Lord of Secrets by Erica Ridley
My rating: 4 of 5 stars
Three and a half stars.
Miss Eleanora (Nora) Winfield has been summoned from her family's sheep farm in the West Midlands to act as a lady's companion to her (distant) cousin Lady Roundtree whilst that lady recovers from a fractured ankle. She's homesick and lonely, treated as a servant, invisible and overlooked she finds her employer catty and an incurable gossip but eight weeks work as a paid companion could help her brother and aged grandparents enormously, taking them from the brink of destitution to almost comfortable so she'll grit her teeth and get on with it.
At Lord Carlisle's ball Nora runs into a handsome gentleman by accident whilst carrying a glass of lemonade to her employer. The gentleman is the first person to actually 'see' Nora and she is struck by his good looks and his charming manners. Later in the evening the gentleman, Mr Heath Grenville, approaches her to ask her to dance and is horrified to discover that she is little better than a servant (and consequently far beneath the heir to a baronetcy).
Heath Grenville is the older brother of three sisters, two of whom have had their own books. He is very aware that his duty to his family and his future role is to marry a woman of impeccable lineage, one who will not bring any hint of scandal to the family. Yet he can't help but remember a young woman with red hair and a pink dress who acts as a companion to Lady Roundtree.
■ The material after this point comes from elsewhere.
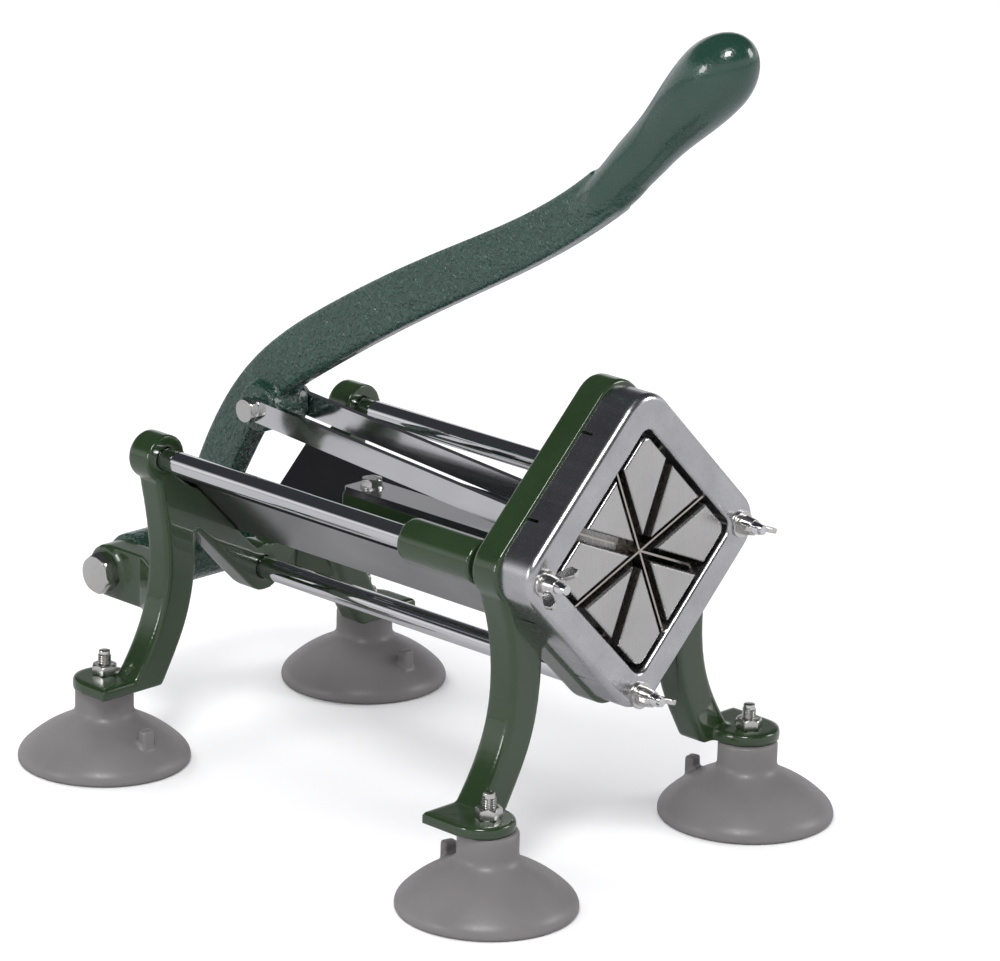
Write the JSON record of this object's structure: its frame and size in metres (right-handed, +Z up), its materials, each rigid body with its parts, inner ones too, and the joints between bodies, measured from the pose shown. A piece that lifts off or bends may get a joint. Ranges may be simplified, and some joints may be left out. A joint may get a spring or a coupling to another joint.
{
  "type": "lever potato wedger",
  "caption": "Bench-top lever vegetable dicer: a lever slides a padded pusher along guide rods through crossed blades in a square frame, on suction-cup feet.",
  "frame": {"origin": "bottom centre of the whole machine's box at rest, on the bench plane", "axes": "+X to the machine's right seen from its front, +Y from the blade frame towards the lever pivot, +Z up"},
  "size_m": [0.2333, 0.3376, 0.3585],
  "materials": {
    "green_paint": "gloss",
    "lever_paint": "satin",
    "cast_aluminium": "polished",
    "chrome_steel": "polished",
    "zinc_steel": "satin",
    "blade_steel": "polished",
    "sheet_steel": "satin",
    "cup_rubber": "matte"
  },
  "bodies": {
    "frame": {"front_casting": "green_paint", "rear_casting": "green_paint", "blade_frame": "cast_aluminium", "blade_front_falling": "blade_steel", "blade_front_rising": "blade_steel", "blade_rear_falling": "blade_steel", "blade_rear_rising": "blade_steel", "tie_rod_left": "chrome_steel", "tie_rod_right": "chrome_steel", "tie_rod_bottom": "chrome_steel", "wing_nut_washers": "zinc_steel", "trough_left": "sheet_steel", "trough_right": "sheet_steel", "pivot_bolt": "zinc_steel", "pivot_nut": "zinc_steel", "foot_screws": "zinc_steel", "foot_nuts": "zinc_steel", "suction_cup_front_left": "cup_rubber", "suction_cup_front_right": "cup_rubber", "suction_cup_rear_left": "cup_rubber", "suction_cup_rear_right": "cup_rubber"},
    "lever": {"lever": "lever_paint"},
    "links": {"link_left": "chrome_steel", "link_right": "chrome_steel", "crank_bolt": "zinc_steel", "crank_nut": "zinc_steel", "pusher_bolt": "zinc_steel", "pusher_nut": "zinc_steel"},
    "pusher": {"pusher_carriage": "green_paint", "pusher_head": "cast_aluminium", "head_screws": "zinc_steel", "carriage_strap": "sheet_steel", "strap_bolt": "zinc_steel"},
    "wing_nut_left": {"wing_nut_left": "zinc_steel"},
    "wing_nut_right": {"wing_nut_right": "zinc_steel"},
    "wing_nut_bottom": {"wing_nut_bottom": "zinc_steel"}
  },
  "joints": [
    {"name": "lever_swing", "type": "hinge", "parent": "frame", "child": "lever", "pos_m": [0, 0.15464, 0.0709], "axis": [-1, 0, 0], "range_deg": [0, 84]},
    {"name": "pusher_slide", "type": "slide", "parent": "frame", "child": "pusher", "axis": [0, 1, 0], "range_m": [0, 0.129]},
    {"name": "link_swing", "type": "hinge", "parent": "lever", "child": "links", "pos_m": [0, 0.09934, 0.151], "axis": [1, 0, 0], "range_deg": [0, 79]},
    {"name": "wing_nut_left_turn", "type": "hinge", "parent": "frame", "child": "wing_nut_left", "pos_m": [-0.059, -0.12116, 0.1364], "axis": [0, -1, 0], "continuous": true},
    {"name": "wing_nut_right_turn", "type": "hinge", "parent": "frame", "child": "wing_nut_right", "pos_m": [0.059, -0.12116, 0.1364], "axis": [0, -1, 0], "continuous": true},
    {"name": "wing_nut_bottom_turn", "type": "hinge", "parent": "frame", "child": "wing_nut_bottom", "pos_m": [0, -0.12116, 0.0749], "axis": [0, -1, 0], "continuous": true}
  ],
  "couplings": [
    {"joint": "pusher_slide", "follows": "lever_swing", "m_per_rad": 0.087803},
    {"joint": "link_swing", "follows": "lever_swing", "ratio": 0.93321}
  ]
}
Nora sends drawings and caricatures of the people and places she sees in London back to her family, partly because she has difficulty reading and writing but partly to share her life with them. Unfortunately her brother shares some of the caricatures (anonymously) with a contact and the next thing she knows her sketch of Lord Wainwright, which she laughingly titled 'Lord of Pleasure' has been published in a London newspaper and is the talk of the ton. Not only that, the paper will pay her five pounds for every caricature she sends them - provided of course that they are of the ton. Nora is torn between wanting to earn money to help her family and horror at being exposed as the artist who dared to lampoon a member of the aristocracy - she knows if the artist's identity is discovered she will be sacked and bring censure down upon her cousin's family.
This was immediately gripping, I love a romance featuring a lowly lady's companion, especially one who draws vicious caricatures of the stupidity and ridiculousness of high society and throw in an untameable puppy and you've got me hooked. It would have got a higher rating if Heath hadn't come across as a leetle bit of a prig, so dismissive of all the eligible young ladies of the ton and so judgemental if they so much as smiled in his direction, despite his own mother's obsession with marrying off each of her offspring. I also felt that there was a lack of angst/ tension - whilst that was a twist to confound my expectations it also felt like the ending slightly puttered out.
Nevertheless, another fun read from Erica Ridley. I am SO stoked about the next book ... can't wait.
I received a free copy of this book from the author, via NetGalley in return for an honest review.